The movie's main character is undoubtedly the stern father Su Zheng Huai (Chao-te Yin of Born to Be Human [2021 / trailer]), who is travelling [to somewhere] with his eldest daughter Su Wei (Yiyao Xia of Legend of the Fist: The Return of Chen Zhen [2010 / trailer]) and young son Su Yuexuan (Chu Yuga). In the kind of chance encounter that only happens in film, on the train he crosses paths with his Prodigal Daughter Su Ling (Zhu Ya), who is engaged to a straight-and-narrow Imperial Army officer (Benji Xu [?]). Other secondary characters get introduced, sounds foreshadow what is soon to transpire, and the tension mounts as occasional false scares occur — and then the rats attack...

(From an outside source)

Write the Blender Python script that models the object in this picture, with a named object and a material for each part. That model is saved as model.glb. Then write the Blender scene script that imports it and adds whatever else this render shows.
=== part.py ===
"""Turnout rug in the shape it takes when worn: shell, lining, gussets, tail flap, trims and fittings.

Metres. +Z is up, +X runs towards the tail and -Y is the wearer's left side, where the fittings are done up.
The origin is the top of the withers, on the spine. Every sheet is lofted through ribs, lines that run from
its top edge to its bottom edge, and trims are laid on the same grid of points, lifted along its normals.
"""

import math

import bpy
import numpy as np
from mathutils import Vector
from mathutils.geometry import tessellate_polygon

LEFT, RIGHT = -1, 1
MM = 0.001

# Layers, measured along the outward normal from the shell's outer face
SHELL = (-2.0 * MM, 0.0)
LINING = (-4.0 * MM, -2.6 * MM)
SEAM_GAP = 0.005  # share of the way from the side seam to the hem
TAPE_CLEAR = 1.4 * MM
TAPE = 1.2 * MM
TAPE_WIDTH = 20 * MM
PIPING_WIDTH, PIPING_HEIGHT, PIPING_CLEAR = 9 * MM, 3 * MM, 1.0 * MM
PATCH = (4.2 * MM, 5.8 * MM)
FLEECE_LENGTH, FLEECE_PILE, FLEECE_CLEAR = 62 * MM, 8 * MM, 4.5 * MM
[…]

Like Last Train to Buson, a good portion of Rats on a Train does not happen on the train. After the initial attack and escape, the survivors are separated into two train cars, the infected and the non-infected, and a party sets off to the hospital in a town already ravaged by the rats to get the antidote. But even as the number of that group dwindles — naturally all tertiary characters without a name die — as they face almost insurmountable obstacles on the way to the hospital's storage room (located in a laughably over-the-top location that almost seems cut in from a harder, meaner horror movie), tensions rise among the non-infected as the arguments to cut and run (leaving the infected behind) rise. The latter scenes are a bit dry and predictable, but the final resolution is oddly satisfying.

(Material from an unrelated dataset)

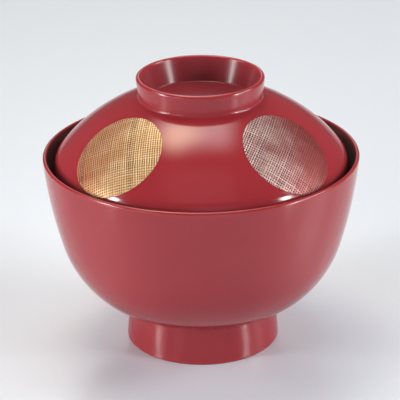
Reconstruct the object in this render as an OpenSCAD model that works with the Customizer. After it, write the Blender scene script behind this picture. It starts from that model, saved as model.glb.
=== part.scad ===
// Lacquer soup bowl with a lid that drops inside the rim and rests on the narrowing wall.
// Bowl and lid are each one turned wooden core, coated in three steps: the outside in red,
// the inside in black, and last the well of the foot or of the knob, by which the piece was held.
// The lid also carries two discs of metal-leafed cloth.
// Every piece but the discs is a section turned round Z. A section's points are [radius, height].
// The origin is the middle of the foot's standing face and the front is -Y.

/* [Bowl] */
// Outer diameter of the rim
rim_d = 120; // [110:1:140]
// Thickness of the wall at the rounded lip
lip_t = 1.6; // [1.5:0.1:2.4]
// Slope of the wall from vertical just under the lip, in degrees
lip_slope_deg = 5.2; // [3:0.2:8]
// Radius of the upper wall's curve
upper_wall_r = 181; // [160:1:220]
// Slope of the wall where the upper curve ends, in degrees
upper_slope_deg = 16; // [15:0.1:18]
// Radius of the belly's curve
belly_r = 41.4; // [39:0.2:45]
// Slope of the wall where the belly ends, in degrees
belly_slope_deg = 44.2; // [41:0.2:48]
// Radius of the underside's curve down to the foot
under_r = 30.8; // [29:0.2:34]
// Thickness of the wall where the lid seats
wall_t = 3.2; // [2.8:0.1:4]
// Thickness of the bowl's floor over the foot well
floor_t = 4.5; // [4:0.1:7]

/* [Foot] */
// Height of the foot ring up to the bowl's underside
foot_h = 15.6; // [13:0.1:18]
// Outer diameter of the foot ring where it stands
foot_d = 59; // [57:0.2:62]
// How far the foot ring spreads on each side from the bowl down to the floor
foot_flare = 1.1; // [0.6:0.1:2]
// Width of the ring that stands
foot_ring_t = 2.8; // [2.2:0.1:3.6]
// Radius of the foot's rounded edges
foot_edge_r = 0.6; // [0.6:0.1:1]
// Draught of the foot well's wall
foot_draught = 0.6; // [0.2:0.1:1]
// Radius of the foot well's corner
foot_well_fillet_r = 1.2; // [0.8:0.1:2]

/* [Lid] */
// Depth under the bowl's rim at which the lid rests
seat_depth = 8.5; // [6:0.5:12]
// Thickness of the lid's rounded lip
lid_lip_t = 2.2; // [1.8:0.1:2.8]
// Height of the lid's straight edge over its seat
lid_edge_h = 3.9; // [2:0.1:6]
// Radius of the lid's shoulder
shoulder_r = 9.9; // [8:0.1:12]
// Radius of the lid's crown
crown_r = 70.4; // [66:0.2:76]

/* [Knob] */
// Outer diameter of the ring knob at its lip
knob_d = 48.3; // [46:0.1:52]
// Outer diameter of the ring knob where it meets the lid
knob_base_d = 46.6; // [44:0.1:48]
// Height of the ring knob over the lid at its base
knob_h = 8.2; // [7:0.1:11]
// Thickness of the knob's rounded lip
knob_lip_t = 2; // [1.6:0.1:2.6]
// Depth of the well inside the knob
knob_well_depth = 9.3; // [7:0.1:10]
// Diameter of the well's floor
knob_floor_d = 38.8; // [34:0.2:40]
// Thickness of the lid under the well's floor
knob_floor_t = 3.6; // [3:0.1:5]
// Radius of the hollow between knob and lid
knob_fillet_r = 1; // [0.6:0.1:1.6]
// Radius of the well's corner
knob_well_fillet_r = 0.8; // [0.6:0.1:1.6]

/* [Roundels] */
// Diameter of each roundel
roundel_d = 35; // [30:0.5:37]
// Height of a roundel over the lacquer
roundel_t = 0.15; // [0.1:0.05:0.3]
// Tilt of both roundels' middles from the lid's axis, in degrees
roundel_tilt_deg = 38; // [36:0.5:42]
// Turn of the gold roundel about the lid's axis, in degrees
gold_turn_deg = -135; // [-150:1:-120]
// Turn of the silver roundel about the lid's axis, in degrees
silver_turn_deg = -43; // [-60:1:-30]

/* [Lacquer and fit] */
// Thickness of every lacquer coat with its ground
lacquer_t = 0.4; // [0.2:0.05:0.55]
// Clearance between the lid's edge and the wall that it rests on
seat_gap = 0.25; // [0.1:0.05:0.4]
// Most that a straight facet of a section may lie off its true curve
facet_gap = 0.03; // [0.02:0.01:0.06]

/* [Hidden] */
turn_fn = 128;

red_lacquer = "#932b34";
black_lacquer = "#171414";
turned_wood = "#b98f62";
gold_cloth = "#c79d60";
silver_cloth = "#bba5a3";

// Plain helpers for sections
function dir(a) = [cos(a), sin(a)];
function lerp(a, b, u) = a + (b - a) * u;
function steps(r, a0, a1) = max(1, ceil(abs(a1 - a0) / (2 * acos(1 - facet_gap / r))));
// An arc of radius r taken at a depth under the surface, with as many points at every depth
function arc(c, r, a0, a1, depth = 0) = let (n = steps(r, a0, a1))
    [for (i = [0:n]) c + (r - depth) * dir(lerp(a0, a1, i / n))];
function reversed(list) = [for (i = [len(list) - 1:-1:0]) list[i]];
function without_first(list) = [for (i = [1:len(list) - 1]) list[i]];

// Bowl: each curve's centre follows from the one above, and the foot's height sets them all
rim_r = rim_d / 2;
lip_r = lip_t / 2;
foot_r = foot_d / 2;
foot_neck_r = foot_r - foot_flare;
upper_offset = (lip_r - upper_wall_r) * dir(-lip_slope_deg);
belly_offset = upper_offset + (upper_wall_r - belly_r) * dir(-upper_slope_deg);
under_offset = belly_offset + (belly_r - under_r) * dir(-belly_slope_deg);
under_x = rim_r - lip_r + under_offset[0];
function foot_slope(depth) = acos((foot_neck_r - depth - under_x) / (under_r - depth));
lip_c = [rim_r - lip_r, foot_h + under_r * sin(foot_slope(0)) - under_offset[1]];
upper_c = lip_c + upper_offset;
belly_c = lip_c + belly_offset;
under_c = lip_c + under_offset;
rim_z = lip_c[1] + lip_r;
foot_well_z = under_c[1] - under_r;
foot_inner_r = foot_r - foot_ring_t;
foot_well_r = foot_inner_r - foot_draught;

// The wall thickens from the lip to the seat, and then slowly down to the floor
seat_z = rim_z - seat_depth;
seat_slope = asin((upper_c[1] - seat_z) / upper_wall_r);
function wall_at(slope) = slope < seat_slope
    ? lerp(lip_t, wall_t, sin(90 * (slope - lip_slope_deg) / (seat_slope - lip_slope_deg)))
    : lerp(wall_t, floor_t, (slope - seat_slope) / (90 - seat_slope));
function cavity_arc(c, r, s0, s1, depth) = let (n = steps(r, s0, s1))
    [for (i = [0:n]) let (s = lerp(s0, s1, i / n)) c + (r - wall_at(s) + depth) * dir(-s)];

// Outside of the bowl, from the inner side of the lip over the wall to the foot's lower edge
function bowl_outside(depth) = concat(
    arc(lip_c, lip_r, 180 - lip_slope_deg, -lip_slope_deg, depth),
    without_first(arc(upper_c, upper_wall_r, -lip_slope_deg, -upper_slope_deg, depth)),
    without_first(arc(belly_c, belly_r, -upper_slope_deg, -belly_slope_deg, depth)),
    without_first(arc(under_c, under_r, -belly_slope_deg, -foot_slope(depth), depth)),
    [[foot_r - depth, foot_edge_r]]);

// Standing face and well of the foot, from its outer edge to the axis
function foot_underside(depth) = concat(
    arc([foot_r - foot_edge_r, foot_edge_r], foot_edge_r, 0, -90, depth),
    arc([foot_inner_r + foot_edge_r, foot_edge_r], foot_edge_r, -90, -180, depth),
    arc([foot_well_r - foot_well_fillet_r, foot_well_z - foot_well_fillet_r], foot_well_fillet_r,
        0, 90, -depth),
    [[0, foot_well_z + depth]]);

// Inside of the bowl, from the inner side of the lip down to the axis
seat_step_count = 8;
function bowl_inside(depth) = concat(
    [for (i = [0:seat_step_count]) let (s = lerp(lip_slope_deg, seat_slope, i / seat_step_count))
        upper_c + (upper_wall_r - wall_at(s) + depth) * dir(-s)],
    without_first(cavity_arc(upper_c, upper_wall_r, seat_slope, upper_slope_deg, depth)),
    without_first(cavity_arc(belly_c, belly_r, upper_slope_deg, belly_slope_deg, depth)),
    without_first(cavity_arc(under_c, under_r, belly_slope_deg, 90, depth)),
    [[0, under_c[1] - under_r + floor_t - depth]]);

// Lid: its edge takes its size and place from the wall that it rests on
seat_r = upper_c[0] + (upper_wall_r - wall_t) * cos(seat_slope);
lid_r = seat_r - seat_gap;
lid_lip_r = lid_lip_t / 2;
lid_lip_c = [lid_r - lid_lip_r, seat_z];
shoulder_c = [lid_r - shoulder_r, seat_z + lid_edge_h];
crown_turn = asin(shoulder_c[0] / (crown_r - shoulder_r));
crown_c = [0, shoulder_c[1] - (crown_r - shoulder_r) * cos(crown_turn)];

// Knob: a leaning wall that a hollow joins to the crown, a rounded lip and a leaning well wall
knob_r = knob_d / 2;
knob_base_r = knob_base_d / 2;
knob_lip_r = knob_lip_t / 2;
knob_base = [knob_base_r, crown_c[1] + sqrt(crown_r * crown_r - knob_base_r * knob_base_r)];
knob_z = knob_base[1] + knob_h;
knob_lip_c = [knob_r - knob_lip_r, knob_z - knob_lip_r];
base_to_lip = knob_lip_c - knob_base;
knob_lean = acos(-knob_lip_r / norm(base_to_lip)) - atan2(base_to_lip[1], base_to_lip[0]);
knob_up = [sin(knob_lean), cos(knob_lean)];
base_to_hollow = knob_base + knob_fillet_r * dir(-knob_lean) - crown_c;
hollow_rise = -base_to_hollow * knob_up + sqrt(pow(base_to_hollow * knob_up, 2)
    - base_to_hollow * base_to_hollow + pow(crown_r + knob_fillet_r, 2));
hollow_c = crown_c + base_to_hollow + hollow_rise * knob_up;
hollow_turn = atan2(hollow_c[1] - crown_c[1], hollow_c[0]);
knob_floor_z = knob_z - knob_well_depth;
well_corner_c = [knob_floor_d / 2 - knob_well_fillet_r, knob_floor_z + knob_well_fillet_r];
corner_to_lip = knob_lip_c - well_corner_c;
well_lean = 180 - acos(-(knob_lip_r + knob_well_fillet_r) / norm(corner_to_lip))
    - atan2(corner_to_lip[1], corner_to_lip[0]);

// The crown and shoulder alone, from the edge up to the knob's hollow
function lid_dome(depth) = concat(
    arc(shoulder_c, shoulder_r, 0, 90 - crown_turn, depth),
    without_first(arc(crown_c, crown_r, 90 - crown_turn, hollow_turn, depth)));

// Outside of the lid, from the inner side of its lip over the dome to the inner side of the knob's lip
function lid_outside(depth) = concat(
    arc(lid_lip_c, lid_lip_r, -180, 0, depth),
    lid_dome(depth),
    without_first(arc(hollow_c, knob_fillet_r, hollow_turn + 180, 180 - knob_lean, -depth)),
    arc(knob_lip_c, knob_lip_r, -knob_lean, 180 - well_lean, depth));

// Well of the knob, from the inner side of its lip to the axis
function knob_well(depth) = concat(
    [knob_lip_c + (knob_lip_r - depth) * dir(180 - well_lean)],
    arc(well_corner_c, knob_well_fillet_r, -well_lean, -90, -depth),
    [[0, knob_floor_z - depth]]);

// Underside of the lid, from the inner side of its lip up to the axis
under_crown_z = knob_floor_z - knob_floor_t;
under_shoulder_r = shoulder_r - lid_lip_t;
under_rise = under_crown_z - shoulder_c[1];
under_crown_r = (pow(shoulder_c[0], 2) + pow(under_rise, 2) - pow(under_shoulder_r, 2))
    / (2 * (under_rise - under_shoulder_r));
under_crown_c = [0, under_crown_z - under_crown_r];
under_turn = asin(shoulder_c[0] / (under_crown_r - under_shoulder_r));
function lid_inside(depth) = concat(
    [[lid_r - lid_lip_t + depth, seat_z]],
    arc(shoulder_c, under_shoulder_r, 0, 90 - under_turn, -depth),
    without_first(arc(under_crown_c, under_crown_r, 90 - under_turn, 90, -depth)));

module turned(section) {
    rotate_extrude($fn = turn_fn) polygon(section);
}

module turned_wood_core(outside, well, inside) {
    color(turned_wood)
        turned(concat(outside, without_first(well), reversed(without_first(inside))));
}

module lacquer_coat(surface, underside, tint) {
    color(tint) turned(concat(surface, reversed(underside)));
}

// A disc on the dome, cut square to the dome at its own middle
module roundel(turn, tint) {
    color(tint) intersection() {
        turned(concat(lid_dome(-roundel_t), reversed(lid_dome(0))));
        translate([0, 0, crown_c[1]]) rotate([0, roundel_tilt_deg, turn])
            cylinder(h = 2 * crown_r, d = roundel_d, $fn = turn_fn);
    }
}

module bowl_core() {
    turned_wood_core(bowl_outside(lacquer_t), foot_underside(lacquer_t), bowl_inside(lacquer_t));
}

module bowl_outer_coat() {
    lacquer_coat(bowl_outside(0), bowl_outside(lacquer_t), red_lacquer);
}

module bowl_lining() {
    lacquer_coat(bowl_inside(0), bowl_inside(lacquer_t), black_lacquer);
}

module foot_coat() {
    lacquer_coat(foot_underside(0), foot_underside(lacquer_t), red_lacquer);
}

module lid_core() {
    turned_wood_core(lid_outside(lacquer_t), knob_well(lacquer_t), lid_inside(lacquer_t));
}

module lid_outer_coat() {
    lacquer_coat(lid_outside(0), lid_outside(lacquer_t), red_lacquer);
}

module lid_lining() {
    lacquer_coat(lid_inside(0), lid_inside(lacquer_t), black_lacquer);
}

module knob_well_coat() {
    lacquer_coat(knob_well(0), knob_well(lacquer_t), red_lacquer);
}

module gold_roundel() {
    roundel(gold_turn_deg, gold_cloth);
}

module silver_roundel() {
    roundel(silver_turn_deg, silver_cloth);
}

bowl_core();
bowl_outer_coat();
bowl_lining();
foot_coat();
lid_core();
lid_outer_coat();
lid_lining();
knob_well_coat();
gold_roundel();
silver_roundel();
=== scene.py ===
import math

import bpy
from mathutils import Matrix, Vector


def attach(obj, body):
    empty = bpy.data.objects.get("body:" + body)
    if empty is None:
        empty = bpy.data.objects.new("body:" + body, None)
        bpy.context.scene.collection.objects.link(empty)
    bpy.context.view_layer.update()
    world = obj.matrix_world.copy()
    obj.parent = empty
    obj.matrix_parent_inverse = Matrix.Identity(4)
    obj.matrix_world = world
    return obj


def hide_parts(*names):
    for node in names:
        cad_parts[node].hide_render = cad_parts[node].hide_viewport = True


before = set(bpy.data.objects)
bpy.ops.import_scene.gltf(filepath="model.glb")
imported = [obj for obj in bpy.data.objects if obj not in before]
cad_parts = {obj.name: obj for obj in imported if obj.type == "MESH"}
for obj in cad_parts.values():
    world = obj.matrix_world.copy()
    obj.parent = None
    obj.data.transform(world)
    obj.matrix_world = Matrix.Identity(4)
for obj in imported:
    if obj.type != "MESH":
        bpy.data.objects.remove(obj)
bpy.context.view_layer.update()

mm = 0.001  # sizes are written in millimetres and become metres where a mesh or a node takes them


def linearColour(hexText):
    def toLinear(part):
        value = int(part, 16) / 255
        return value / 12.92 if value <= 0.04045 else ((value + 0.055) / 1.055) ** 2.4
    return tuple(toLinear(hexText[i:i + 2]) for i in (1, 3, 5)) + (1.0,)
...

The narrative does have its share of plot holes and narrative illogicalities — for example, that the rats that can't jump over boxes in one scene but can in another, or that the train already has rats despite leaving the first village just as the rats arrive, not to mention the somewhat illogical judiciousness of whom they attack — and, as already mentioned, the CGI is often (if not usually) amazingly cheap-looking. For that, however, the main and secondary characters are all clearly delineated from the start, both as stereotypes and as individuals, and there is more than the average amount of character development and growth in interpersonal interaction than generally found in most movies like this one, which strongly underpins one's interest in the characters and what happens to them.
Unlike many Chinese movies of its ilk, few of the actors in Rats on a Train ever lean too far into caricature, and the unexpected thespian naturalism is a plus for the movie. Rats on a Train warrants a watch, and not just those in a forgiving mood. It'll terrify the younger kids, if not scar them for life, and even if the movie is basically trash, it does have suspense and thrills, not to mention occasionally moments of heartbreak and emotion.
Ultimately, Rats on a Train is definitely lowbrow, and much of it is already very familiar, but it makes for a good cinematic ride and is definitely makes for a good evening's visual entertainment. Indeed, you'll probably enjoy it even as you recognize just how trashy it is.